STATED PROBLEM: Give back the lines exactly, from the first one to the line with "the height s.", both ends included.
* start DATASET EXTRACT *
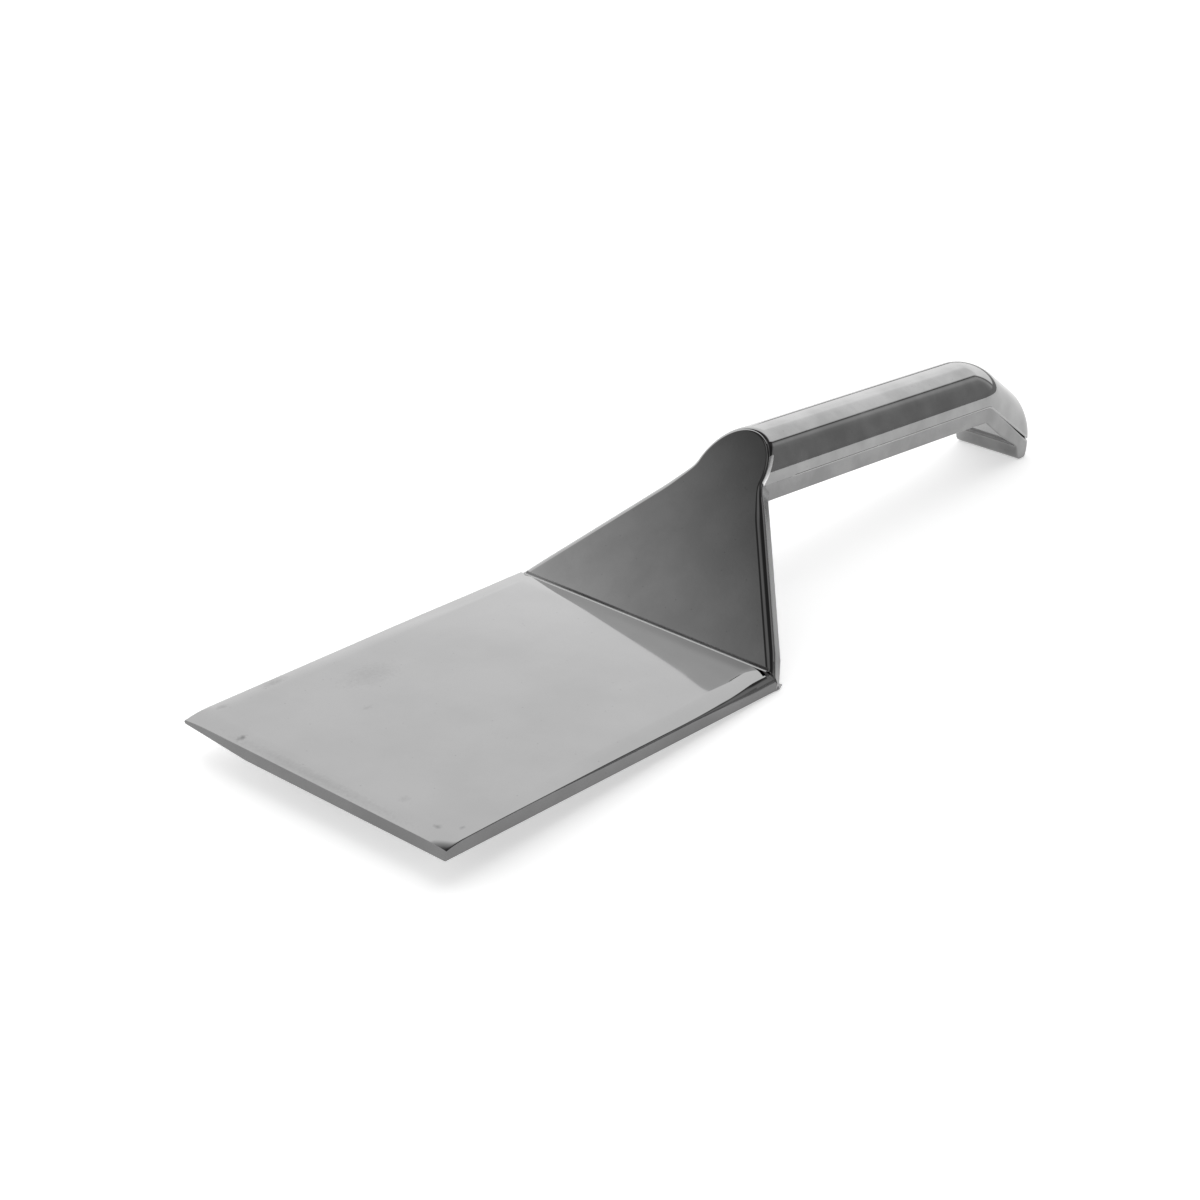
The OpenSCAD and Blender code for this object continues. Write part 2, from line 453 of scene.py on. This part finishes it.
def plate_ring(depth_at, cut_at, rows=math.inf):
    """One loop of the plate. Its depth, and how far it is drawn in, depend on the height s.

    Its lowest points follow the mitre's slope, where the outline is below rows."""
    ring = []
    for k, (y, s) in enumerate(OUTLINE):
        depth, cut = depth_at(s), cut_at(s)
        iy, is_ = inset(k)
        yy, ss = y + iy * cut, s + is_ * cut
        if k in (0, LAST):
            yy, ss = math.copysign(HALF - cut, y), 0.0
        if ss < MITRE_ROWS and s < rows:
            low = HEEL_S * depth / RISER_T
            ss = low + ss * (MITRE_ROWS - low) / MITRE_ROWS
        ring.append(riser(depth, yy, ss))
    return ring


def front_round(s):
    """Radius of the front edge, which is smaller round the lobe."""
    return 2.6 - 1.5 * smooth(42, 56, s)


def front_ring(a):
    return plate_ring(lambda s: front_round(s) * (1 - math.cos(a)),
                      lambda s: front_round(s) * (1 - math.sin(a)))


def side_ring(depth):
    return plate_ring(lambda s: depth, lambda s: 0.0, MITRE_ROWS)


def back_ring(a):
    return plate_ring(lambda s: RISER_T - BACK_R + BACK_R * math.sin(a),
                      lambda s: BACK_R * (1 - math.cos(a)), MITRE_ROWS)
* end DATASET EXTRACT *
COMPLETED TASK:
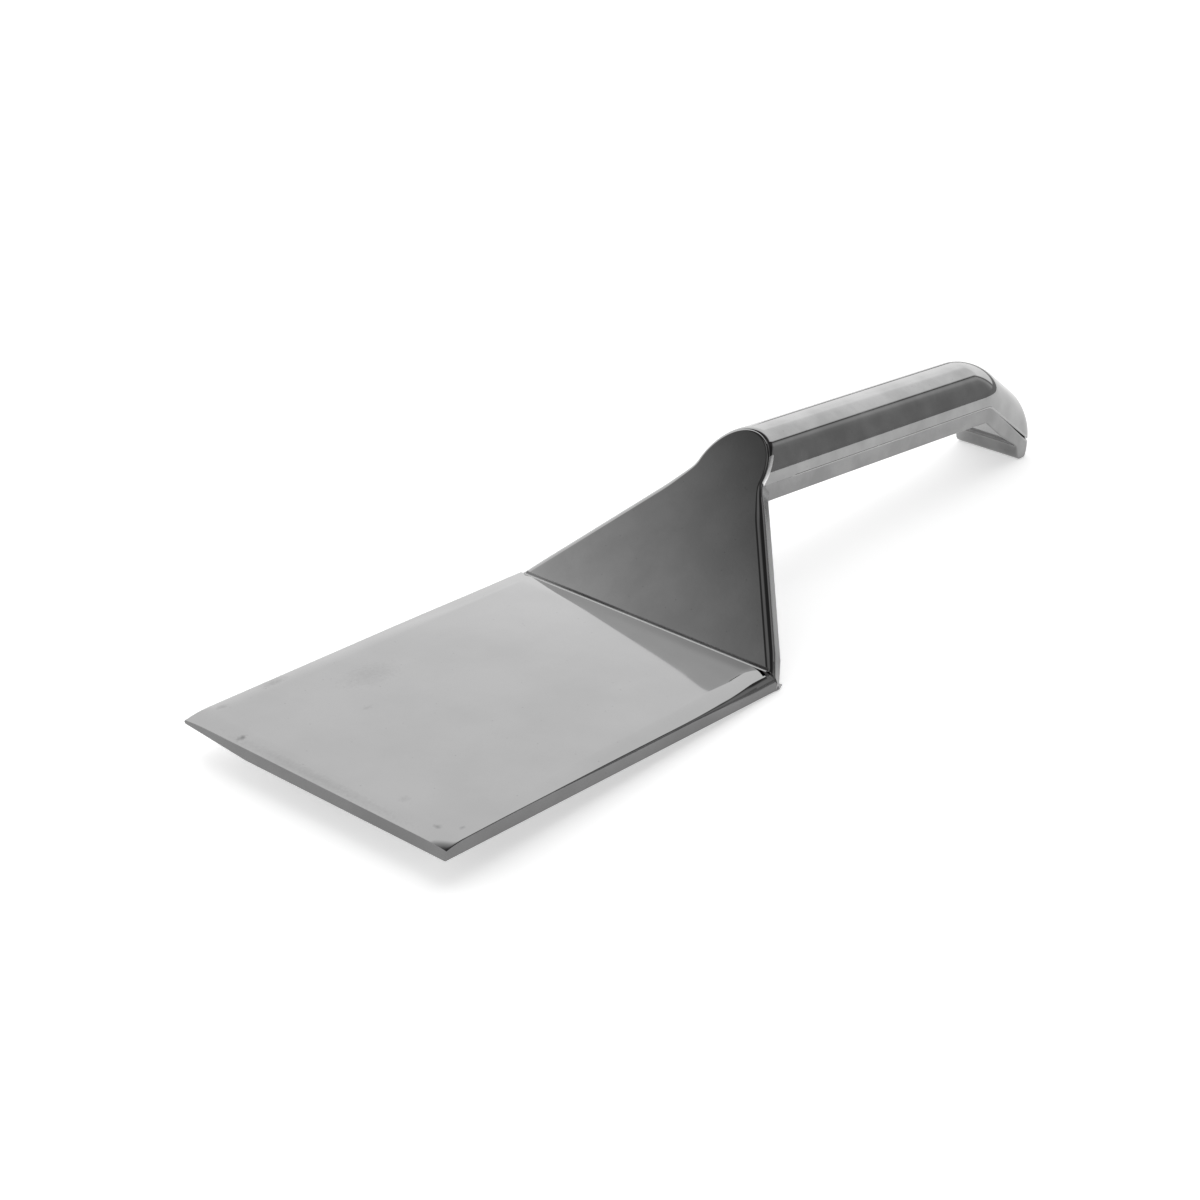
The OpenSCAD and Blender code for this object continues. Write part 2, from line 453 of scene.py on. This part finishes it.
def plate_ring(depth_at, cut_at, rows=math.inf):
    """One loop of the plate. Its depth, and how far it is drawn in, depend on the height s.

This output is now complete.